Questions and Analysis

Question 19:

Reading a Web site's privacy policy may require a lot of effort and knowledge of juristic terms. What do you think needs to be done, to make online transactions easier and safer for a user?


Listed below are some of the responses:

  • Short and simple privacy policies, easy to understand. (4)
  • Multilanguage policies and privacy policy standard. (3)
  • Certificates and trust center. (3)
  • Security (Encryption). (3)
  • Law enforcement, penalties if policies are violated. (2)
  • Mechanism to keep track of Web transactions.
  • Another mechanism to provide the last piece of information to complete a transaction, such that the Web site would never have all of the information (via a trusted third party).

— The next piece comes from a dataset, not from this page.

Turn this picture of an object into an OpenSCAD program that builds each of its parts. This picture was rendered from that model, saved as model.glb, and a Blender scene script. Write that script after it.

To summarize, the respondents find privacy policies appropriate and trustworthy but too complicated. Respondents also mentioned that Web sites should use better security, such as encryption.

    Question 20:

    Assume you could use a system that can automatically obtain Web sites' privacy policies and check and evaluate them against your personal needs and preferences. How would you configure such a system , i.e., what would your preferences look like regarding the release of personal information?


    Below the list of things that the respondents would like this system to do:

    • Give out minimal set of information. (6)
    • Only accept if promise not to resell information, otherwise abort transaction or warn user. (5)
    • Complete transaction with a reputable/trusted business. (2)
    • Distinction of what information to give out based on the business asking for it. (2)
    • Inform user when Web sites' practices would have the potential to violate the user's privacy based on his preferences.
    • Require secure connection.
    • System should ask the user if asked for certain information (e.g., credit card).
    • Default abort of transactions, accept in special cases.
    • Notification when a privacy policy changed.
    • Configurable options, such as privacy levels for certain kinds of information.